The third time was the charm, and with Tumbleweed Connection, Elton John (and Bernie Taupin, to whom he was joined at the hip) hit on the formula that would sustain him for the next five years and nearly twice as many albums, and rightfully so. Here was an album that played up the mythology of the American West, as seen by a couple of kids from England. Even the cover photo, rustic as it is, was captured at a British Rail station.
“Ballad Of A Well-Known Gun” plays on that mythology right away, the simple combo supporting the pounding piano and Leon Russell-style vocal.
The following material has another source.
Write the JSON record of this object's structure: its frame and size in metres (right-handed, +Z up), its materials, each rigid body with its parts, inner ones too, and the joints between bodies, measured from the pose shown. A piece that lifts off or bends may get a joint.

But then “Come Down In Time” appears on the back of a plucked harp and reeds, a song of waiting and wondering amidst a wash of strings, and a wonderfully unresolved ending. It’s back to the theme for “Country Comfort”, its fiddle and steel guitar touches making it both akin and superior to Rod Stewart’s earlier cover. The Western theme continues on “Son Of Your Father”, a morality tale about a duel on a farm, the authenticity dashed by the first line’s reference to a “tramline”, but still in the established feel. The geography shifts slightly east to the Civil War South in “My Father’s Gun”, which is supremely elevated by its soulful chorus.
It’s not clear whether the narrator of “Where To Now, St. Peter?” is the father of the previous song, the son reaching the same end, or a doomed soldier in another war altogether. The ingredients are basic—piano, bass, drums, acoustic guitar, and a lead played both with a wah-wah pedal and through a Leslie speaker—but it’s that soaring vocal and subtle choir of well-paced high notes that carry it. In a similar placing and mood to side one, “Love Song” was not written by Elton or Bernie, but sung in a gentle duet with the song’s actual author, Lesley Duncan, with fingerpicking that recall John Lennon’s softer contributions to the White Album. Continuing the programming style, “Amoreena” puts us back in the lazy country, laughing fit to burst upon each other. The piano work is hardly lazy, those rolling chords more than just rhythm. “Talking Old Soldiers” is just voice and piano, sung in the form of a conversation, and reveals the album as not just a celebration of the Old West, but as a war protest. “Burn Down The Mission” is the closing epic, another dense Taupin lyrics that surpasses comprehension, but it’s the key and tempo changes Elton brought to the song that make it so good.
Tumbleweed Connection arrived only six months after the previous album, indicative of the speed of output that would follow. It’s also indicative of the quality of music we’d come to expect from Elton John, and why we care about him today. This train wouldn’t stop for long. (There were only two proper outtakes from the album: the sensitive “Into The Old Man’s Shoes”, which was used as a B-side, and “Madman Across The Water”, which wouldn’t have fit the theme of the album anyway and would be re-recorded for a future project. Both appeared on the expanded CD and eventual Deluxe Edition; the latter filled out its bonus disc with demos of some of the album’s tracks and a BBC session.)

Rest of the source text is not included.